[Start]

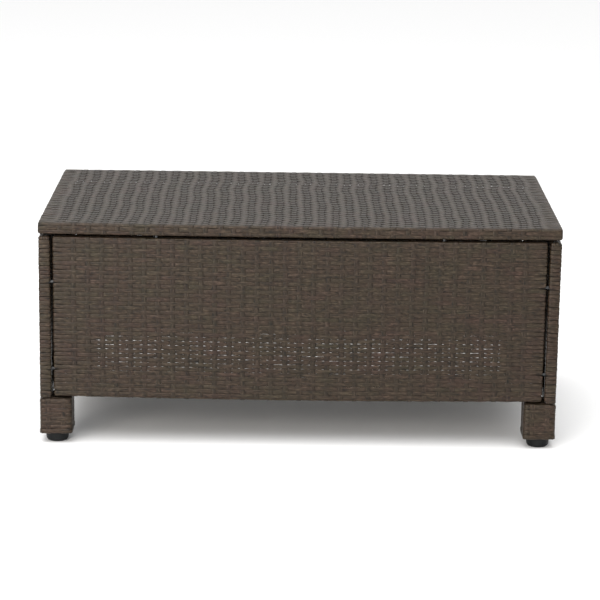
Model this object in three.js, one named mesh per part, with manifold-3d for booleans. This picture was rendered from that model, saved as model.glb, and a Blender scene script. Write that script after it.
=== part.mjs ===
// Wicker coffee table: five woven panels on welded steel tube frames, bolted together and standing on four
// levelling feet. Millimetres, +Z up, the front towards -Y, origin on the floor at the footprint's centre.
//
// Each panel is drawn lying flat and centred: x along its length, y up its face, and its outer face at z = 0
// with its thickness below. A group then stands it in its place.
import * as THREE from "three";
import { mergeVertices } from "three/addons/utils/BufferGeometryUtils.js";
import Module from "manifold-3d";

const wasm = await Module();
wasm.setup();

// ---- Driving dimensions ----
const WIDTH = 900; // overall, along X
const DEPTH = 488; // overall, along Y
const HEIGHT = 395; // floor to table top
const SEAM = 4; // open joint between neighbouring panels
const PANEL_HEIGHT = 284.5; // front and back panels
const LEG_WIDTH = 56; // woven leg, square
const FOOT_HEIGHT = 16.5; // foot showing under the woven leg

const TUBE = 15; // square steel tube of the panel frames
const TUBE_WALL = 1.2;
const FIELD = 4.2; // over-and-under weave on a panel's outer face, with its clearance
const WRAP = 1.8; // strand wrapped round a tube's other sides, with its clearance
const GAP = 0.3; // clearance between touching pieces
const EDGE_ROUNDING = 3;
const CORNER_ROUNDING = 5;
const TOP_BRACE_X = 146; // crossbars of the top frame, from the centre line

const LEG_TUBE = 51; // square steel tube of a leg
const LEG_TUBE_WALL = 1.5;
const LEG_PLATE = 3; // plate welded into the leg tube's lower end
const STUB = 11; // square bar that joins a leg tube to the side frame above it
const WELD_NUT = { radius: 8, height: 8, bite: 1 };
const FOOT_STUD = { radius: 4, length: 40, inPad: 8, chamfer: 1 }; // M8
const FOOT_PAD = { topRadius: 20.5, waistRadius: 19.6, baseRadius: 15, edge: 6, lip: 0.8 };

const BOLT_DEPTH = 10.5; // from the front or back face to the bolts' axes
const BOLT_TO_TOP_X = 247; // from the centre line, for the bolts that hold the table top
const BOLT_HEIGHTS = { upper: 289, lower: 134 }; // of the bolts that hold the front and back to the sides
const BOLT = { radius: 3, length: 35, headRadius: 5, headHeight: 6, bite: 1 }; // M6
const SOCKET = { radius: 2.9, depth: 3 }; // hexagonal, in a bolt's head
const WASHER = { radius: 6, bore: 3.3, thickness: 1.2 };
const RIVET_NUT = { radius: 4.5, bore: 3.3, length: 12, flangeRadius: 6.2, flange: 0.8 };
const STRAND_OPENING = 7; // radius of the place where strands part round a bolt, in a seam

// ---- Derived places ----
const THICKNESS = FIELD + TUBE + WRAP;
const RIM = WRAP + TUBE + WRAP; // wrapped tube, across the panel's face
const PANEL_TOP = HEIGHT - THICKNESS - SEAM;
const PANEL_BOTTOM = PANEL_TOP - PANEL_HEIGHT;
const PANEL_LENGTH = WIDTH - 2 * (THICKNESS + SEAM);
const LEG_TOP = PANEL_BOTTOM - SEAM;
const SIDE_BOTTOM = LEG_TOP + GAP;
const SIDE_HEIGHT = PANEL_TOP - SIDE_BOTTOM;
const LEG_X = WIDTH / 2 - LEG_WIDTH / 2;
const LEG_Y = DEPTH / 2 - LEG_WIDTH / 2;
const LEG_TUBE_BOTTOM = FOOT_HEIGHT + WRAP;
const TUBE_MIDDLE = -FIELD - TUBE / 2; // centre plane of a panel's tubes

// ---- Materials ----
function paint(color, roughness, metalness) {
  return new THREE.MeshStandardMaterial({ color, roughness, metalness });
}

const wicker = paint(0x54493f, 0.6, 0);
const powderCoat = paint(0x2a2521, 0.55, 0.3);
const zinc = paint(0xb9bbb8, 0.35, 1);
const blackPlastic = paint(0x17181a, 0.5, 0);

// ---- Solids ----
// A closed three.js geometry as a manifold-3d solid.
function solid(geometry, x = 0, y = 0, z = 0) {
  const bare = geometry.clone().translate(x, y, z);
  bare.deleteAttribute("normal");
  bare.deleteAttribute("uv");
  const merged = mergeVertices(bare, 1e-4);
  const vertProperties = new Float32Array(merged.attributes.position.array);
  const triVerts = new Uint32Array(merged.index.array);
  return new wasm.Manifold(new wasm.Mesh({ numProp: 3, vertProperties, triVerts }));
}

function box(width, depth, height, x = 0, y = 0, z = 0) {
  return solid(new THREE.BoxGeometry(width, depth, height), x, y, z);
}

// A cylinder along "x", "y" or "z", centred on a point.
function rod(radius, length, axis, [x, y, z], sides = 12) {
  const geometry = new THREE.CylinderGeometry(radius, radius, length, sides);
  if (axis === "x") geometry.rotateZ(Math.PI / 2);
  if (axis === "z") geometry.rotateX(Math.PI / 2);
  return solid(geometry, x, y, z);
}

// A body of revolution about Z, from [radius, height] points that go up with the axis on their left.
function turned(profile, sides) {
  const points = profile.map(([radius, height]) => new THREE.Vector2(radius, height));
  return solid(new THREE.LatheGeometry(points, sides).rotateX(Math.PI / 2));
}

function cut(body, ...tools) {
  return tools.reduce((left, tool) => left.subtract(tool), body);
}

function join(...bodies) {
  return bodies.reduce((all, body) => all.add(body));
}

function mesh(name, body, material) {
  const { numProp, vertProperties, triVerts } = body.getMesh();
  const geometry = new THREE.BufferGeometry();
  geometry.setAttribute("position", new THREE.BufferAttribute(vertProperties, numProp));
  geometry.setIndex(new THREE.BufferAttribute(triVerts, 1));
  geometry.computeVertexNormals();
  const made = new THREE.Mesh(geometry, material);
  made.name = name;
  return made;
}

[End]

WRITTEN INSTRUCTION: Give the material above again, word for word.

EXERCISE OUTPUT:
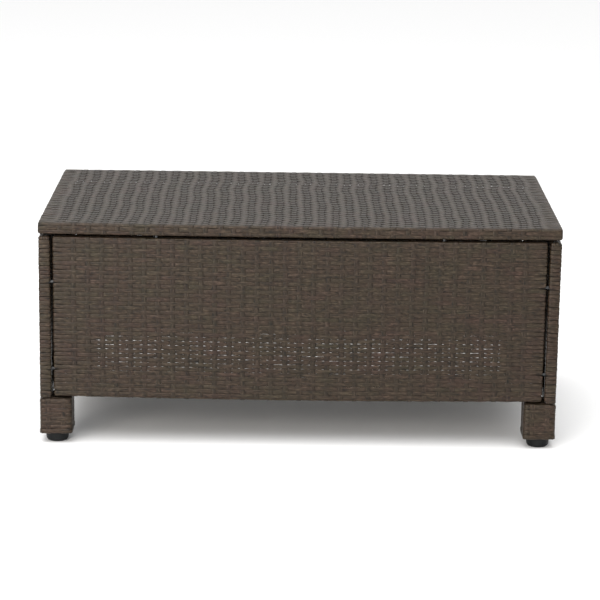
Model this object in three.js, one named mesh per part, with manifold-3d for booleans. This picture was rendered from that model, saved as model.glb, and a Blender scene script. Write that script after it.
=== part.mjs ===
// Wicker coffee table: five woven panels on welded steel tube frames, bolted together and standing on four
// levelling feet. Millimetres, +Z up, the front towards -Y, origin on the floor at the footprint's centre.
//
// Each panel is drawn lying flat and centred: x along its length, y up its face, and its outer face at z = 0
// with its thickness below. A group then stands it in its place.
import * as THREE from "three";
import { mergeVertices } from "three/addons/utils/BufferGeometryUtils.js";
import Module from "manifold-3d";

const wasm = await Module();
wasm.setup();

// ---- Driving dimensions ----
const WIDTH = 900; // overall, along X
const DEPTH = 488; // overall, along Y
const HEIGHT = 395; // floor to table top
const SEAM = 4; // open joint between neighbouring panels
const PANEL_HEIGHT = 284.5; // front and back panels
const LEG_WIDTH = 56; // woven leg, square
const FOOT_HEIGHT = 16.5; // foot showing under the woven leg

const TUBE = 15; // square steel tube of the panel frames
const TUBE_WALL = 1.2;
const FIELD = 4.2; // over-and-under weave on a panel's outer face, with its clearance
const WRAP = 1.8; // strand wrapped round a tube's other sides, with its clearance
const GAP = 0.3; // clearance between touching pieces
const EDGE_ROUNDING = 3;
const CORNER_ROUNDING = 5;
const TOP_BRACE_X = 146; // crossbars of the top frame, from the centre line

const LEG_TUBE = 51; // square steel tube of a leg
const LEG_TUBE_WALL = 1.5;
const LEG_PLATE = 3; // plate welded into the leg tube's lower end
const STUB = 11; // square bar that joins a leg tube to the side frame above it
const WELD_NUT = { radius: 8, height: 8, bite: 1 };
const FOOT_STUD = { radius: 4, length: 40, inPad: 8, chamfer: 1 }; // M8
const FOOT_PAD = { topRadius: 20.5, waistRadius: 19.6, baseRadius: 15, edge: 6, lip: 0.8 };

const BOLT_DEPTH = 10.5; // from the front or back face to the bolts' axes
const BOLT_TO_TOP_X = 247; // from the centre line, for the bolts that hold the table top
const BOLT_HEIGHTS = { upper: 289, lower: 134 }; // of the bolts that hold the front and back to the sides
const BOLT = { radius: 3, length: 35, headRadius: 5, headHeight: 6, bite: 1 }; // M6
const SOCKET = { radius: 2.9, depth: 3 }; // hexagonal, in a bolt's head
const WASHER = { radius: 6, bore: 3.3, thickness: 1.2 };
const RIVET_NUT = { radius: 4.5, bore: 3.3, length: 12, flangeRadius: 6.2, flange: 0.8 };
const STRAND_OPENING = 7; // radius of the place where strands part round a bolt, in a seam

// ---- Derived places ----
const THICKNESS = FIELD + TUBE + WRAP;
const RIM = WRAP + TUBE + WRAP; // wrapped tube, across the panel's face
const PANEL_TOP = HEIGHT - THICKNESS - SEAM;
const PANEL_BOTTOM = PANEL_TOP - PANEL_HEIGHT;
const PANEL_LENGTH = WIDTH - 2 * (THICKNESS + SEAM);
const LEG_TOP = PANEL_BOTTOM - SEAM;
const SIDE_BOTTOM = LEG_TOP + GAP;
const SIDE_HEIGHT = PANEL_TOP - SIDE_BOTTOM;
const LEG_X = WIDTH / 2 - LEG_WIDTH / 2;
const LEG_Y = DEPTH / 2 - LEG_WIDTH / 2;
const LEG_TUBE_BOTTOM = FOOT_HEIGHT + WRAP;
const TUBE_MIDDLE = -FIELD - TUBE / 2; // centre plane of a panel's tubes

// ---- Materials ----
function paint(color, roughness, metalness) {
  return new THREE.MeshStandardMaterial({ color, roughness, metalness });
}

const wicker = paint(0x54493f, 0.6, 0);
const powderCoat = paint(0x2a2521, 0.55, 0.3);
const zinc = paint(0xb9bbb8, 0.35, 1);
const blackPlastic = paint(0x17181a, 0.5, 0);

// ---- Solids ----
// A closed three.js geometry as a manifold-3d solid.
function solid(geometry, x = 0, y = 0, z = 0) {
  const bare = geometry.clone().translate(x, y, z);
  bare.deleteAttribute("normal");
  bare.deleteAttribute("uv");
  const merged = mergeVertices(bare, 1e-4);
  const vertProperties = new Float32Array(merged.attributes.position.array);
  const triVerts = new Uint32Array(merged.index.array);
  return new wasm.Manifold(new wasm.Mesh({ numProp: 3, vertProperties, triVerts }));
}

function box(width, depth, height, x = 0, y = 0, z = 0) {
  return solid(new THREE.BoxGeometry(width, depth, height), x, y, z);
}

// A cylinder along "x", "y" or "z", centred on a point.
function rod(radius, length, axis, [x, y, z], sides = 12) {
  const geometry = new THREE.CylinderGeometry(radius, radius, length, sides);
  if (axis === "x") geometry.rotateZ(Math.PI / 2);
  if (axis === "z") geometry.rotateX(Math.PI / 2);
  return solid(geometry, x, y, z);
}

// A body of revolution about Z, from [radius, height] points that go up with the axis on their left.
function turned(profile, sides) {
  const points = profile.map(([radius, height]) => new THREE.Vector2(radius, height));
  return solid(new THREE.LatheGeometry(points, sides).rotateX(Math.PI / 2));
}

function cut(body, ...tools) {
  return tools.reduce((left, tool) => left.subtract(tool), body);
}

function join(...bodies) {
  return bodies.reduce((all, body) => all.add(body));
}

function mesh(name, body, material) {
  const { numProp, vertProperties, triVerts } = body.getMesh();
  const geometry = new THREE.BufferGeometry();
  geometry.setAttribute("position", new THREE.BufferAttribute(vertProperties, numProp));
  geometry.setIndex(new THREE.BufferAttribute(triVerts, 1));
  geometry.computeVertexNormals();
  const made = new THREE.Mesh(geometry, material);
  made.name = name;
  return made;
}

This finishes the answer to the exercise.